Moong Dal halwa is a labour of love. Indulgent and delicious it is made only on special occasions. Diwali, Holi or if you want to impress someone with a kickass Indian dessert. Here is my grandmom's recipe for Kesari Moong Dal Halwa .
Prep Time 20 minutes
Cook Time 1 hour
Total Time 7 hours 20 minutes
Course Dessert
Cuisine Indian
Servings 10 servings

Ingredients
  

  • 2 cups moong dal Yellow
  • 1.25 cups ghee
  • 1.5 cups sugar
  • 1 tbsp Kesar Saffron / Strands
  • 1/2 cup milk
  • 3 cups water
  • 1 cup khoya Unsweetend
  • 1/3 cup raisin
  • 1/3 cup almond flakes
  • 2 tbsps Pista Sliced
  • 8 - 10 cashew

Instructions
 

  • Wash throughly and soak the yellow moong in ample amount of water for 6 hours or overnight. After the soaking time has passed, drain the water completely and grind to a coarse paste. The consistency of this is important here. We do not want it to be too grainy and at the same time it should not be very pasty and fine. Keep aside the ground batter.
  • In a heavy bottom pan, heat the ghee till medium hot. To this add the ground moong dal and stir continously. This is probably the most important step in the making of the moong dal halwa, so do not get discouraged by the stirring involved. It will pay off in the end. While stirring the first milestone is one the ghee starts floating above the moong dal and technically one could stop at this point but I like my moong dal well roasted and browned both for the color and for the nutty taste. So continue stirring till the moong dal is browned.
  • While the moong dal is roasting, boil water and sugar together to make a one string syrup. Syrup cooking is often used during candy making and while the west uses the candy theremometer to determine when to stop, in India we use the number of strings. To test how many strings the syrup is, boil together sugar & water and dip a wooden spatula in it. Bring it out and let it cool for 5 secs and then take a little of sryup between your fingers.
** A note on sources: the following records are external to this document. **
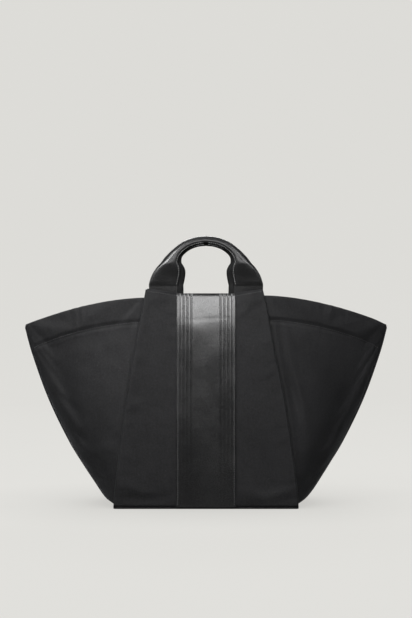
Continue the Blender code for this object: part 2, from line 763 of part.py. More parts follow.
def zip_puller(leather):
    """Puller: an eye round the slider's bail and a tab that hangs from it."""
    eye = shift(rod(EYE_RADIUS, -EYE_HALF_LENGTH, EYE_HALF_LENGTH, 14), (0, 0, 0))
    half = PULLER_THICKNESS / 2
    tab = block((-PULLER_HALF_WIDTH, -half, -PULLER_LENGTH), (PULLER_HALF_WIDTH, half, -EYE_RADIUS - GAP))
    corners = [e for e in tab.edges if abs(e.verts[0].co.y - e.verts[1].co.y) > half]
    bmesh.ops.bevel(tab, geom=corners, offset=PULLER_HALF_WIDTH / 2, segments=3, affect="EDGES",
                    profile=0.5, material=-1)
    neck = block((-EYE_HALF_LENGTH, -half, -EYE_RADIUS * 2), (EYE_HALF_LENGTH, half, -BAIL_RADIUS - 2 * GAP))
    centre = Vector((slider_rest_x(), front_depth(ZIP_HEIGHT) - bail_depth(), ZIP_HEIGHT))
    puller = joined("zip_puller", [shift(part, centre) for part in (tab, neck, eye)], leather)
    cut(puller, shift(rod(BAIL_RADIUS + GAP, -EYE_HALF_LENGTH - OVERRUN, EYE_HALF_LENGTH + OVERRUN, 14), centre))


clear_scene()
CLOTH_BLACK = material("black_cloth", (0.018, 0.018, 0.020), 0.85)
LEATHER_BLACK = material("black_leather", (0.015, 0.015, 0.016), 0.38)
LINING_GREY = material("grey_lining", (0.10, 0.10, 0.11), 0.80)
BOARD_GREY = material("grey_board", (0.20, 0.19, 0.18), 0.90)
CORD_WHITE = material("cotton_cord", (0.62, 0.58, 0.50), 0.90)
METAL_DARK = material("dark_metal", (0.16, 0.16, 0.17), 0.35, 1.0)

base(CLOTH_BLACK, BOARD_GREY, LINING_GREY)
both_faces("centre_panel", centre_panel_sheet, CLOTH_BLACK, CLOTH)
both_faces("leather_band", leather_band, LEATHER_BLACK)
four_wings("wing", wing_sheet, CLOTH_BLACK, CLOTH)
four_wings("facing", wing_facing_sheet, CLOTH_BLACK, FACING)
both_faces("centre_facing", centre_facing, CLOTH_BLACK)
both_faces("lining", lining_sheet, LINING_GREY, LINING)
for seam_side in (-1, 1):
    side_seam(seam_side)
four_wings("handle_tab", sewn_tab, LEATHER_BLACK, None)
for handle_face in ("front", "back"):
    handle(handle_face, LEATHER_BLACK, CORD_WHITE)
magnetic_snap(METAL_DARK)
zip_pocket(LINING_GREY, LEATHER_BLACK, CLOTH_BLACK, METAL_DARK)
zip_slider(METAL_DARK)
zip_puller(LEATHER_BLACK)
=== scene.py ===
# %% [markdown]
# # A winged cloth shopper with a ribbed leather band
# The photograph shows a limp black nylon shopper from straight ahead. Its middle is a cloth panel with a
# leather band, its two sides are wide cloth wings, and two rolled leather handles stand above it.
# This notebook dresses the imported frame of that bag: each soft solid of the frame gives way to cloth or
# leather with folds, seams and stitches, and each hard one keeps its mesh and gets a material.

# %% Load the frame
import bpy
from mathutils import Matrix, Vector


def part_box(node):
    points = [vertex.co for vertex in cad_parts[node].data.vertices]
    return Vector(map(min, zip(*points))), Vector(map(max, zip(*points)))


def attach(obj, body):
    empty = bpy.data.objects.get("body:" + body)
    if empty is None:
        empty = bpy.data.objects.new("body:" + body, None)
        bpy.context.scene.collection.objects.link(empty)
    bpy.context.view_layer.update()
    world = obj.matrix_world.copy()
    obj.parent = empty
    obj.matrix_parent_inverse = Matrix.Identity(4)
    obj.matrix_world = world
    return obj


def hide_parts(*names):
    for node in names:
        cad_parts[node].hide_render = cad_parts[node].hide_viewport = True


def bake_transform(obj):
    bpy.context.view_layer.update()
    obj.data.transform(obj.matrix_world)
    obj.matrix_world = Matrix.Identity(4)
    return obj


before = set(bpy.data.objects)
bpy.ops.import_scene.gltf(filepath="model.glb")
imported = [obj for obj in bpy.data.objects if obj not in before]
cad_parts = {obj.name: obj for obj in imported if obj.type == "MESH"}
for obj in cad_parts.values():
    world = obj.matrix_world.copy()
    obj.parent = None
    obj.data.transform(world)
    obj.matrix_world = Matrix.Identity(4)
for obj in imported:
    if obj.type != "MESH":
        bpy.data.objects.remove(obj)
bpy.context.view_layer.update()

import math
import bmesh
import bpy
import numpy as np
from mathutils import Matrix, Vector, noise

scene = bpy.context.scene
print("nodes:", len(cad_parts))

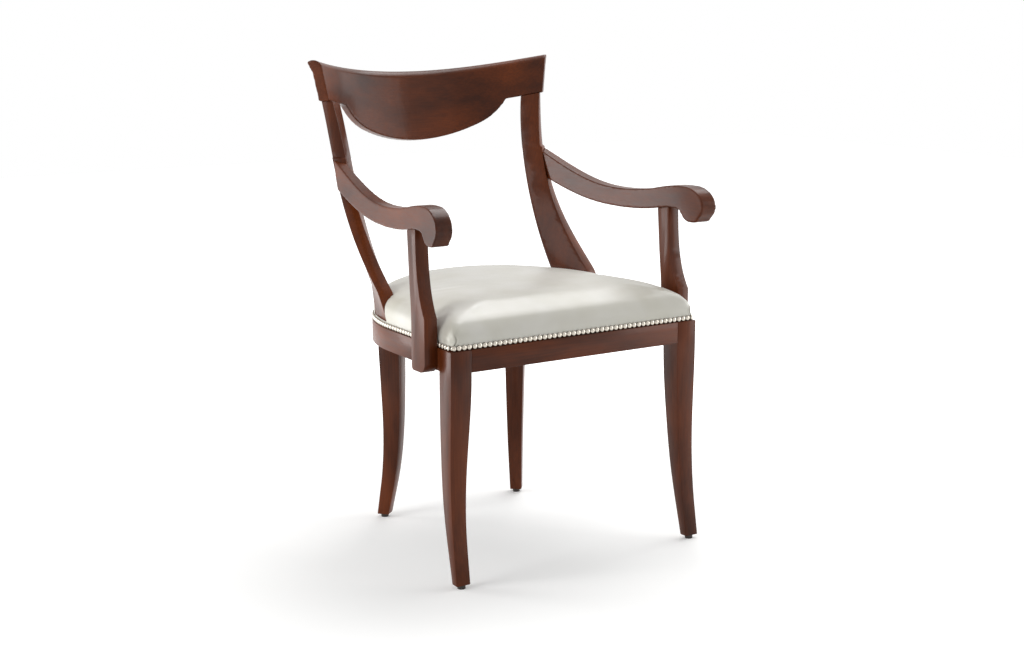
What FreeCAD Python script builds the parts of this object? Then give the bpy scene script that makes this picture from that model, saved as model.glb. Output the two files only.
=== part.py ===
import FreeCAD, Part
import math
import os
from FreeCAD import Vector

# Dining armchair in stained beech with a nailed leather seat.
# Millimetres, Z up. The chair faces -Y, and X is zero on its middle plane.
# Every piece is drawn round the centre of the seat's curved back, then all move together at the end
# so that the origin lies under the middle of the whole chair, on the floor.

# Seat frame, seen from above: a straight front, straight sides and a half ellipse at the back
seat_half_width = 264.0
seat_half_depth = 280.0
front_spread = 14.4
front_depth = 231.0
rail_top = 434.0
rail_height = 41.0
rail_thickness = 44.0
front_rail_thickness = 28.0
rebate_inset = 6.0
rebate_height = 12.0
corner_radius = 9.0

# Tenons, and the loose tongues of the other joints
tenon_thickness = 12.0
tenon_height = 26.0
tenon_length = 22.0
glue_room = 1.0
tongue_half_length = 22.0
rail_tongue_thickness = 5.0
rail_tongue_width = 22.0
stile_tongue_thickness = 8.0
stile_tongue_width = 36.0
crest_tongue_thickness = 6.0
crest_tongue_width = 20.0
arm_tongue_thickness = 6.0
arm_tongue_width = 26.0
arm_tongue_half_length = 15.4

# Front legs
leg_size = 44.0
front_foot_width = 28.0
front_foot_depth = 18.0
front_foot_sweep = 17.0
front_leg_hollow = 4.0

# Rear legs, turned to stand square to the curved rail
rear_leg_turn = 40.0
rear_foot_size = 24.0
rear_foot_sweep = 10.0
rear_leg_hollow = 6.5
rear_tenon_size = 20.0
rear_tenon_length = 30.0

# Glides
glide_radius = 7.5
glide_height = 7.0

# Back stiles
stile_foot_front = 25.0
stile_foot_length = 84.0
stile_swell = 6.0
stile_width = 29.0
stile_top_width = 21.0
stile_top_depth = 41.0
stile_overhang = 11.5
recess_depth = 4.0

# Crest rail
crest_radius = 401.0
crest_half_width = 264.6
crest_front = 362.0
crest_top = 884.5
crest_rise = 32.8
crest_thickness = 22.0
crest_shoulder = 66.0
crest_lobe = 129.2
crest_lean = 0.197
roll_depth = 30.0
roll_height = 9.6
lobe_half_width = 133.6
lobe_radius = 356.0
lobe_flank_radius = 122.0
lobe_flank_turn = 35.2
underside_tilt = 9.1
shoulder_slope = 0.096
end_flare = 3.0

# Arms and their supports
arm_front_width = 32.0
arm_rear_width = 20.5
arm_overhang = 3.0
arm_seat_height = 237.0
arm_thickness = 37.5
arm_back_rise = 56.0
arm_scroll_radius = 33.0
arm_scroll_front = 241.5
# Points of the scroll's round front: share of the radius forward of its centre and above it
scroll_points = [(-0.08, 1.01), (0.46, 0.78), (0.86, 0.4), (1.0, -0.06), (0.9, -0.46), (0.62, -0.79)]
support_thickness = 26.0
support_top_depth = 33.0
support_foot_depth = 52.0
support_foot_front = 181.0
support_drop = 5.0
support_reach = 16.0

# Upholstery
cover_gap = 0.3
leather = 1.6
cushion_crown = 78.0
corner_growth = 0.2
trim_height = 10.4
trim_thickness = 2.4
web_width = 50.0
web_thickness = 1.5
web_margin = 138.0
web_count = 4
notch_reach = 40.0
notch_depth = 0.5
cloth_thickness = 0.8
cloth_inset = 10.0

# Corner blocks
block_reach = 70.0
block_height = 28.0
rear_block_depth = 22.0
rear_block_length = 90.0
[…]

Stretch your thumb and finger apart and the number of strings that the solution forms is the string consistency of the syrup.
  • Soak saffron strands (kesar) in warm milk and keep aside.
  • Once the moong dal is roasted, add the sugar syrup and the milk kesar mixture to it and cook till it is dropping consistency.
  • Add the khoya to the above and stir well, cook it it is almost melted. Now add all the nuts and raisins to the moong dal halwa. Mix and serve warm.